In praise of the Fourth Estate

Though the press often gets a bad wrap, in the wake of Blakely and other recently developments, I have been quite impressed with the newspaper coverage of a range of sentencing law and policy issues.  The continuing coverage of federal sentencing in the Wall Street Journal — which even had a story about the USSC 15-year report today — merits particular praise. (I'm biased in favor of the WSJ by its coverage of this blog, but biased against it because of being unavailable free on the web).  And a good number of other media outlets, as I noted here, have also done great sentencing reporting over the last six months.

It is thus especially gratifying when the work of the Fourth Estate produces tangible policy results, and I am pleased to be able to report on two such developments.  First, from Wisconsin there this exciting news that "Lawmakers from both parties in the Legislature have vowed to work to reform a state law that requires criminals to serve their entire prison sentence with virtually no chance for early release."  Apparently this vow is a direct response to the on-going series by the Milwaukee Journal Sentinel under the banner "Locked In: The Price Of Truth In Sentencing" (discussed here).

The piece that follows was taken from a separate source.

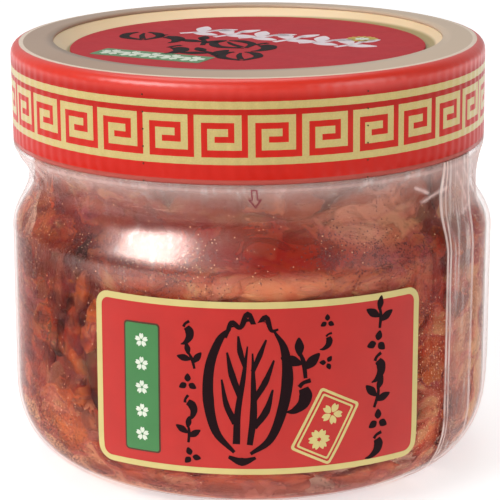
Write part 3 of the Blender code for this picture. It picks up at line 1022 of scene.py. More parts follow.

Second, from Florida, we get this exciting news that "Thousands more felons could regain the right to vote in Florida under a series of changes supported Tuesday by Gov. Jeb Bush and members of the state Clemency Board."  Apparently this development is a direct response to the recent articles run by the Miami Herald about severe problems in the state's clemency system (which can be accessed here).

Exciting times and meaningful developments, which may provide a lot of folks a lot of reasons to be thankful this holiday season.